Total minutes received by U-23 Mexicans also saw a major drop between the 2016 Clausura and Apertura, from approximately 34,800 to around 23,600.


Quality v quantity

At first glance, these statistics appear gloomy for Mexico supporters. Less minutes for young players will logically lead to a smaller pool of players to choose from, and therefore a weaker national squad.

However, the question of quality v quantity must be addressed.

By loosening restrictions, and allowing more foreigners to play in Liga MX, the standard of Liga MX should increase. Mexican clubs now have more options when building their squads, which will logically result in higher quality teams, particularly when most Mexican sides are strong financially in comparison to their South American counterparts.

Liga MX clubs currently boast internationals from all over South America; including Argentina, Chile and Colombia, as well as a certain Frenchman.

An increase in quality would be fantastic for the Mexican youngsters that are able to work their way into starting line-ups on a regular basis. Regularly facing quality opposition will aid their development.

Not only would this mean players aren’t held back as much by wealthy clubs that are unwilling to sell to Europe, but also the step up in quality to major European leagues wouldn’t be as large. The quick and impressive adjustments to European football that Marco Fabián and Carlos Salcedo have made suggests that Mexican players may already be benefitting from a stronger domestic division.

In line with economic theory, reducing protectionism- in this case foreign player restrictions- can also force higher standards. It’s now harder for young Mexicans to make it in Liga MX, which may lead to youngsters working and training harder than before, and youth systems improving their coaching standards.

Mexican players and coaches have been criticised in the past for being too comfortable, with Enrique Meza one critic. Increasing competition by reducing restrictions on foreign players may be the best way to reduce this comfort. History shows that Mexico hasn’t improved much whilst having much stricter foreign player rules. El Tri fans have had to suffer 6 consecutive defeats at the World Cup round of 16, and Mexico have never won a World Cup knock-out match away from home.
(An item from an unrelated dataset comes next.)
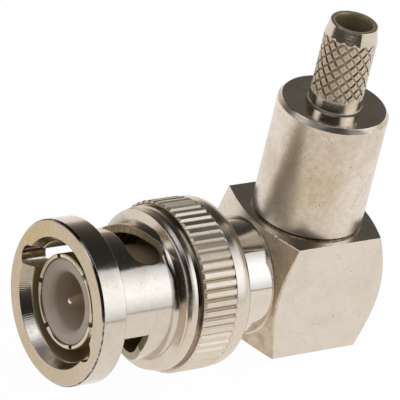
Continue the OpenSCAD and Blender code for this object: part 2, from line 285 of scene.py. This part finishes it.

Mexico controversially suffered another last-16 World Cup defeat at the hands of The Netherlands in 2014


It could also be argued that it’s too early to properly judge how the 10/8 rule will impact opportunities for Mexicans in the long-run. One season’s worth of evidence isn’t much, and other factors may have affected the size of the drop in minutes for U-23 Mexicans.

Moreover, the age cut-off could have had a major impact on the results, and some may disagree with describing U-23’s as ‘young Mexicans’. This age was chosen as it’s the Olympic cut-off, but choosing to study U-22’s, U-21’s or even teenagers only may have produced completely different results.

In summary, there’s been a significant drop in U-23 Mexicans used and minutes for U-23 Mexicans between the 2016 Clausura (and the seasons before then) and the 2016 Apertura. This suggests that the 10/8 rule has, as suspected, reduced opportunities for young Mexicans.

However, the question of quantity v quality must be addressed. By reducing foreign player restrictions Mexican teams are increasing their player pool available to them, and therefore sould be increasing the quality of Liga MX. This, in turn, is helping the young Mexicans that do break into their first-team.

How this will impact the quality of the Mexico national team in the long-run is uncertain. Only time will tell whether or not the 10/8 is a positive or negative move for El Tri.

To finish on a positive note, Liga MX do seem to be willing to adapt depending on how successful they deem the 10/8 rule to be. When announcing that the 10/8 will be adjusted to a 9/9 rule for the 2017-18 season, Enrique Bonilla said, “the committee of sports development has the mission of punctually analysing how this rule develops and what benefits or damage it creates so we can adapt and improve it”. Hopefully a system which facilitates the growth of Liga MX and El Tri, without discriminating, will be found.